Same wire contract as ToolPolicy. Per-request token budgets are enforced today; aggregate (dailyTokens / monthlyTokens) is accepted and surfaced but not yet aggregated — see docs/roadmap.md.

KarsMemory

Type Reasons
Ready RouterEnforcing (binding loaded by router), AwaitingFoundryProvisioning (Memory Store not yet present upstream — common until first runtime sync), Reconciled, SpecInvalid
Progressing AwaitingRouterEnforcement, Reconciling
Degraded AuthMisconfigured — router observed an upstream 403 from Foundry; check the project-MI role assignment (see kars-deployment skill). MemoryStoreMissing — router observed an upstream 404; the store has not been provisioned yet. Precedence: AuthMisconfigured outranks MemoryStoreMissing.

KarsEval

KarsEval has its own taxonomy in controller/src/kars_eval.rs.

Type Reasons
Ready Reconciled, CorpusResolved, Scheduled, RunTriggered, RunReportRead, AllPassed
Progressing Reconciling, Scheduled
Degraded SpecInvalid, TargetSandboxMissing, TargetSandboxNotReady, CorpusFetchFailed, CorpusParseFailed, CorpusBuiltinMissing, RunReportParseFailed
ConformanceDrift DriftDetected — at least one corpus case failed on the last run. When spec.failSandboxOnDrift: true, the target KarsSandbox is also patched Degraded=True / EvalDrift.

TrustGraph

Type Reasons
Ready Reconciled — graph parsed, edge signatures verified, projection ConfigMap written.
Progressing Reconciling
Degraded SpecInvalid, Failed

status.validEdges / invalidEdges count what passed and what was dropped; failing edge IDs are surfaced in controller logs (the count is also surfaced in events). The CRD is reconciler-only today — Ready does not today imply the router consumes the projection. KNOCK accept/deny stays agent-side (the router cannot decrypt the Signal session); the router-side post-decision score map exists for audit only. Tracked in the roadmap: router-side mesh-admission gating against the projected graph — a separate, coarser pre-handshake layer that complements agent-side KNOCK, not a replacement for it. See the TrustGraph CRD entry.

EgressApproval

Type Reasons
Ready RouterConfirmed — overlay merged into the sandbox's allowlist and the router echoed back the merged digest.
Progressing AwaitingRouterEcho — controller compiled the overlay but router has not yet POSTed back the loaded digest.
Degraded BlockedOnSandbox — the referenced KarsSandbox is not Ready; TtlExceedsCeiling, TtlInvalid, ReasonInvalid — admission-time validation failures retained for visibility; Expired — TTL exceeded, file removed (terminal).

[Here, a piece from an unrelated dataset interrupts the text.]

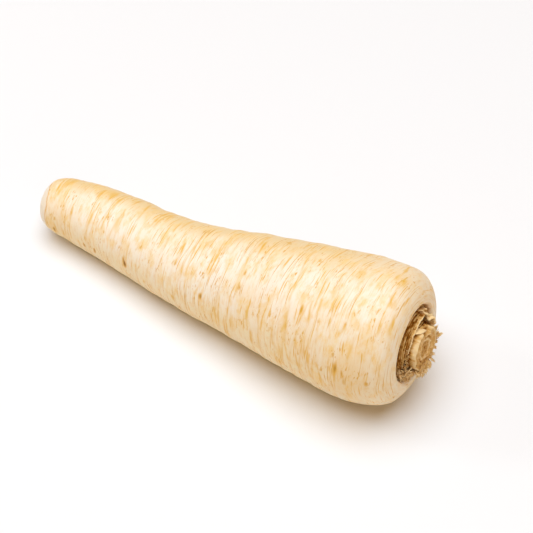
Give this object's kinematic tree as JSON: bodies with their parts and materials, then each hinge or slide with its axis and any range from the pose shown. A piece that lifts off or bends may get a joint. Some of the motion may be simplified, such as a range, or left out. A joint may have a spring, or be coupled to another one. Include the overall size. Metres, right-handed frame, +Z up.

Phase transitions: Pending → Active → Expired. See Network egress & proxy for the full lifecycle.

Adding a new reason

  1. Pick the smallest noun phrase in PascalCase that names the failure.
  2. Add the constant to controller/src/status/conditions.rs (or the CRD-specific module) and add it to the table above in the same PR.
  3. Reasons are part of the CRD's public surface — treat them like API symbols. Do not rename without a deprecation alias.